みたいなことで、トニー・スタークやナターシャ・ロマノフがいない世界で、けれども前に進み続けると、言い方が難しいけれど、いないからこその喜びや強さにも出会える可能性がある、というようなことも、ちょっとだけわかるようになった気がする。
大げさかもしれないけれど、勘三郎さんは思いの外、私の死生観?に影響を与えていて、「仕方がない」と「それでも未来はある」の二点から『エンドゲーム』を捉えた時、ナターシャとトニーの死を受け入れようとしてしまう感情が、人より多く働くのかな、と。
理由その2。
これは、やっぱり友人とやり取りしていて気がついたことなのだけれど、舞台を見た時とかのじぶんの好きの最上級に「戯曲ください!!!!」というのがあって、『エンドゲーム』はまさにそれ。
なんだこのとてつもない偉業を成し遂げたプロットは!
美しい(涙)
プロット美しい(涙)
素晴らしい(涙)
戦争より愛し合おうぜ(涙)
すごいよ、これ(涙)
物語の展開の美しさに泣いた。ゾクゾクした。超ゾクゾクした。天才かよ。
序盤でIW後の敗北感、絶望を見せ、中盤で仲間集め、作戦会議から実行、終盤でアクションと進んでいくけれど、まぁこの真ん中ですよね。真ん中ものすごいと思う。
NEW YORK 2012
とかテロップが出て、あの時、別の場所では…となる、展開の連続。
過去作全て見てきたファンたちへの、これでもかというほどの波状攻撃。
いやもう、思わず、ハイルヒドラ、ですよ。
ここに辿り着くまで21作品もの映画があったはずなのに、どの映画からもぐっとくるポイントが、エンドゲームの流れの中に集約されていて、私ですらこんなに胸が熱くなるのだから、もっともっと深いファンの方々は、もう息できるかできないかの狭間ぐらいまで落とされたと思う。
惚れるわ。
もう一度言うけれど、エンドゲームの流れの中に集約されていた、というのが見事としか言いようがない。
見たかったことが本当に全て詰まっていた。
こんな映画体験ができるのかと、本当に感動して、本当に嬉しくて、本当にありがとう。と思った。間に合ってよかった。
I LOVE 3000.
映画そのものの流れ、物語への「3000回愛してる」がナットちゃんとトニーの死を内包しちゃったんですよね。
だから、おそらく友人よりも死への悲しみ度?が低い。
この流れの美しさは、ナターシャとトニーの死があったからこそ。
もう世に出てしまったからには、別のシナリオが検討されていた、とか言われても取り消せないわけで、現時点で6回見ていても、ナターシャがヴォーミアに行くだけで泣くし、「トニー・スタークにもハートがある」で泣くし、この悲しみに嘘はない、と思うのだけれど、この辛さを含めて丸ごと『エンドゲーム』。

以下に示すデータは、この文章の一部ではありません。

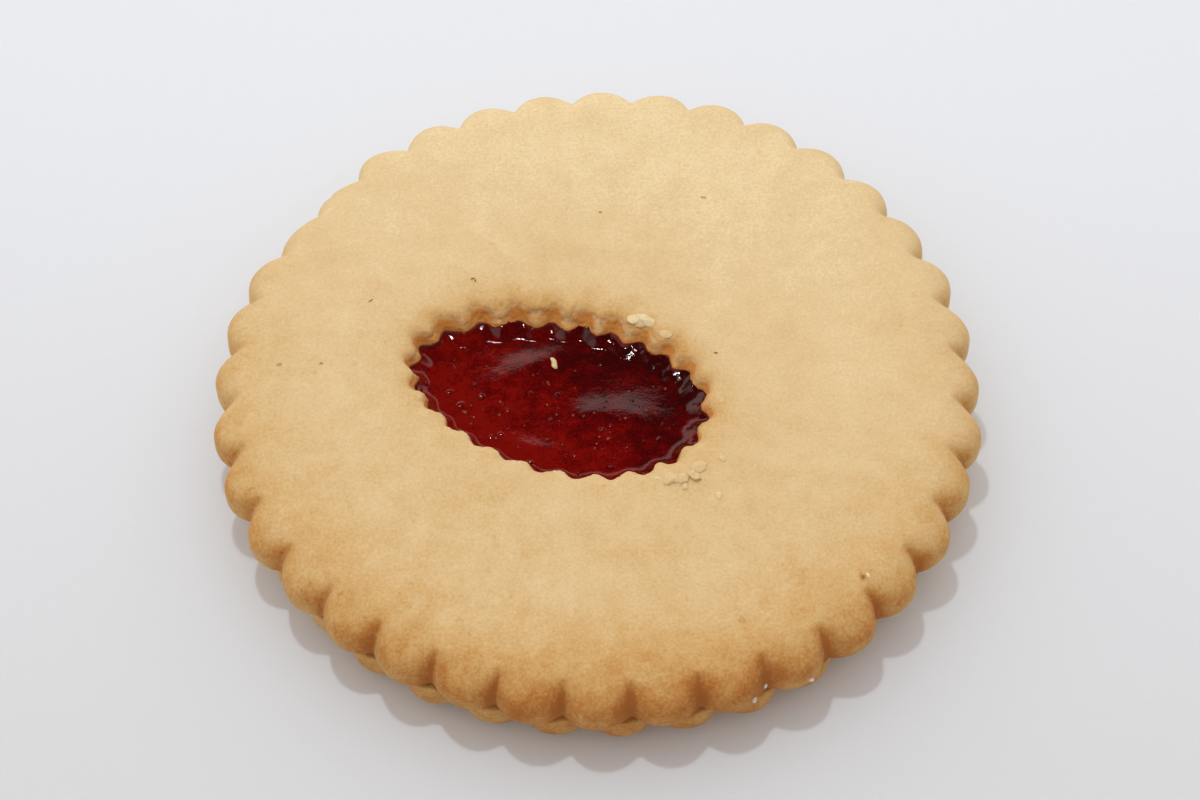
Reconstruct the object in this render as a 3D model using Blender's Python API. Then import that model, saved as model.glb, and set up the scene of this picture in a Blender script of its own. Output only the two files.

こんなにも毎回毎回いなくなってしまうことが悲しくてたまらなくなる人たちに、映画を通して出会えたことが幸せです。
でもブラック・ウィドウ大好きなので、最終決戦にナターシャがいないこと。
キャプテンマーベルを私たちが守る、と集結する女性ヒーローたちの中にナターシャがいないこと。
これから何度『エンドゲーム』を見ても、見るたびに「ここにいるナターシャが見たかった」と思い続ける。
今だって、あの戦場にいるナターシャの姿をずっと探している。
そして、もしかするとアベンジャーズのみんなも、特にオリジナル6たちは、こんな自分と同じようにナターシャを思いながら戦っているのかもしれない、と想像で共感して、みんなのことが大好きだと思いながら、祈るようにあの決戦を見つめている。
そして、このナターシャを思って戦った気持ちをも、あのクリントとワンダのシーンが受け止めてくれるのが『エンドゲーム』。
もう至れり尽くせり(涙)すごいこの映画(涙)
まずは上映が終わるその日まで、そしてその後も、大切に見続けたい作品。
また見終わったら、チーズバーガー食べるんだ。